Cisco Systems is showing an implied volatility percentile of 98%, which means the current level of IV is higher than 98% of all other occurrences in the last 12 months.
When volatility is high, it can be a good time to be an option seller rather than a buyer.
Today we're looking at a short straddle trade in CSCO stock. This option trading strategy involves selling an at-the-money put and an at-the-money call with the same strike price with the same expiration date.
This trade generates a large amount of premium for the option seller, but it does come with risks. A short straddle is an unprotected trade, sometimes referred to as a "naked" trade. Naked options can be risky because they expose the trader to potentially unlimited losses if the stock makes a big move.
Trade Offers Risk, But Reward
However, if the trader is right and the stock trades sideways, large gains are also possible.
Assuming a trader believes that CSCO stock will trade sideways over the next few weeks, they could look to sell a Nov. 11 expiry, 42-strike put and a Nov. 11, 42 call.
Wednesday, the 42 put could be sold for around $1.27, and the 42 call could be sold for around $1.25.

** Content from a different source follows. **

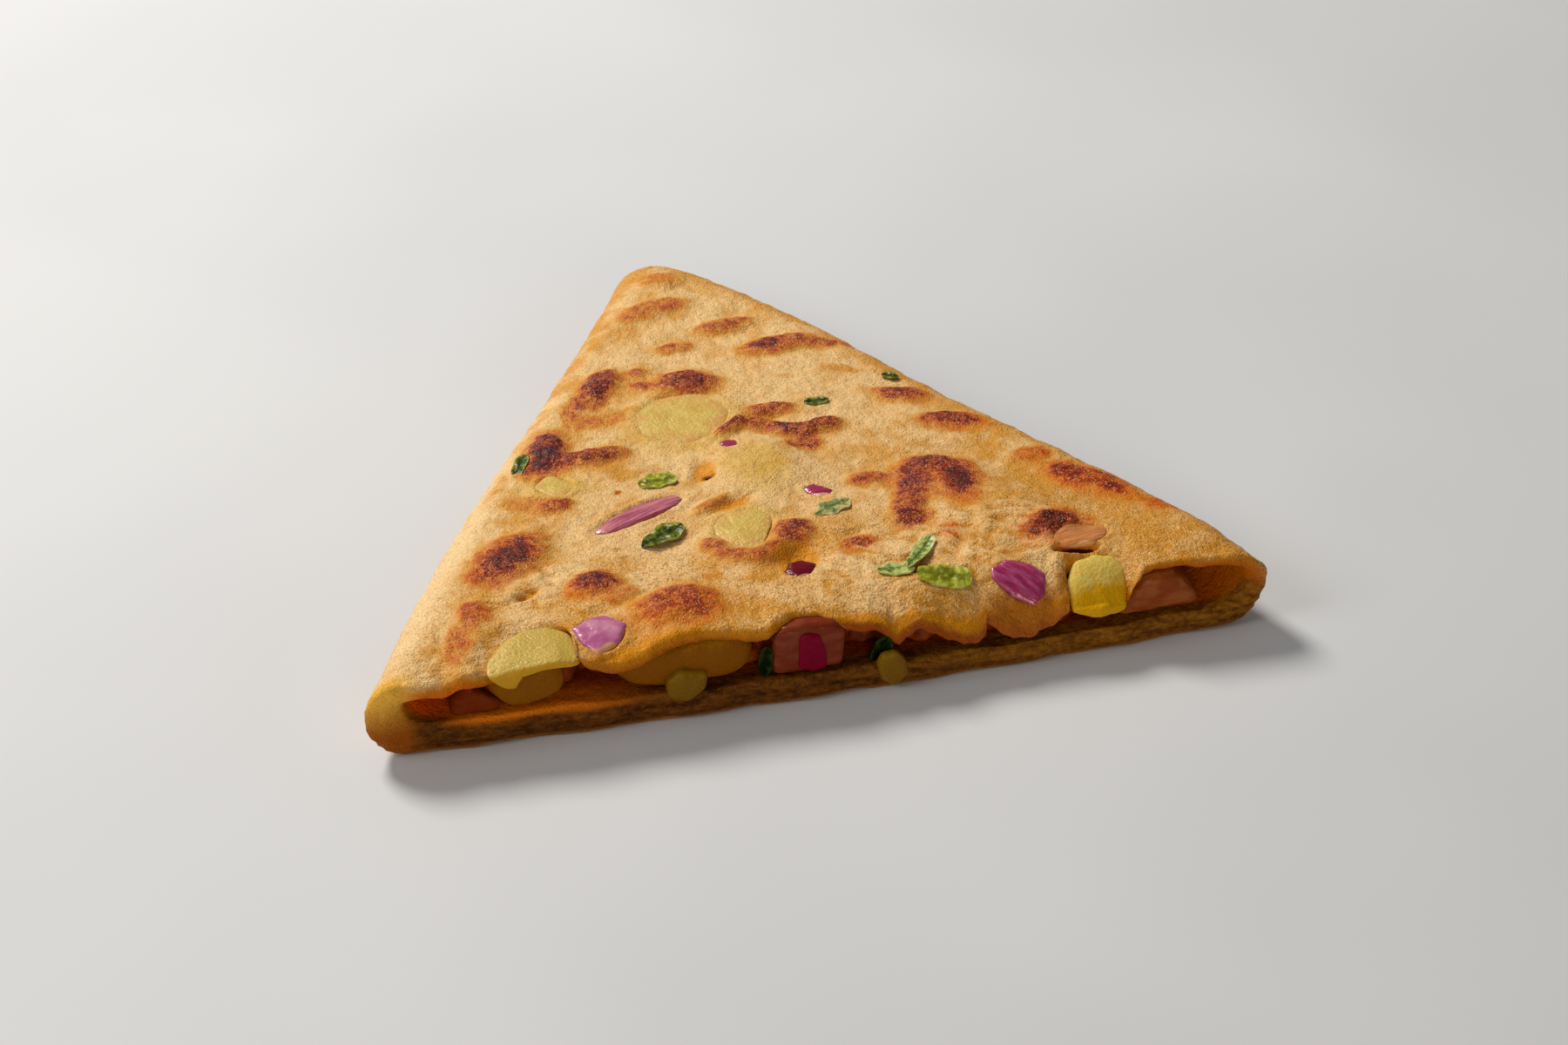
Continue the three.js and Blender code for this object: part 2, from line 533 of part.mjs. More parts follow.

Selling those two options would generate a total of $252 in premium. That is the maximum possible gain on the trade if CSCO stock closes right at 42 on the day of expiration.
To work out the break-even price of the trade, take the strike price of 42 plus and minus the total premium received of $2.52. That gives you 39.48 and 44.52.
Below 39.48 and above 44.52 the trade would start to suffer losses.
Higher Implied Volatility Would Hurt Trade
This trade is a short vega trade, which means if implied volatility increases early in the trade, losses could occur.
Short straddles are an advanced option strategy, so if all that sounds confusing, it's best not to trade them.
With a trade like this the potential losses are unlimited and a lot higher than the potential gains. So traders would want to be very confident that the stock is going to remain flat over the course of the trade.
A stop loss could be placed at the break-even points.
The bear call spread trade on Moderna discussed Wednesday in this column has already done very well and could potentially be closed early.
Please remember that options are risky, and investors can lose 100% of their investment.
This article is for education purposes only and not a trade recommendation. Remember to always do your own due diligence and consult your financial advisor before making any investment decisions.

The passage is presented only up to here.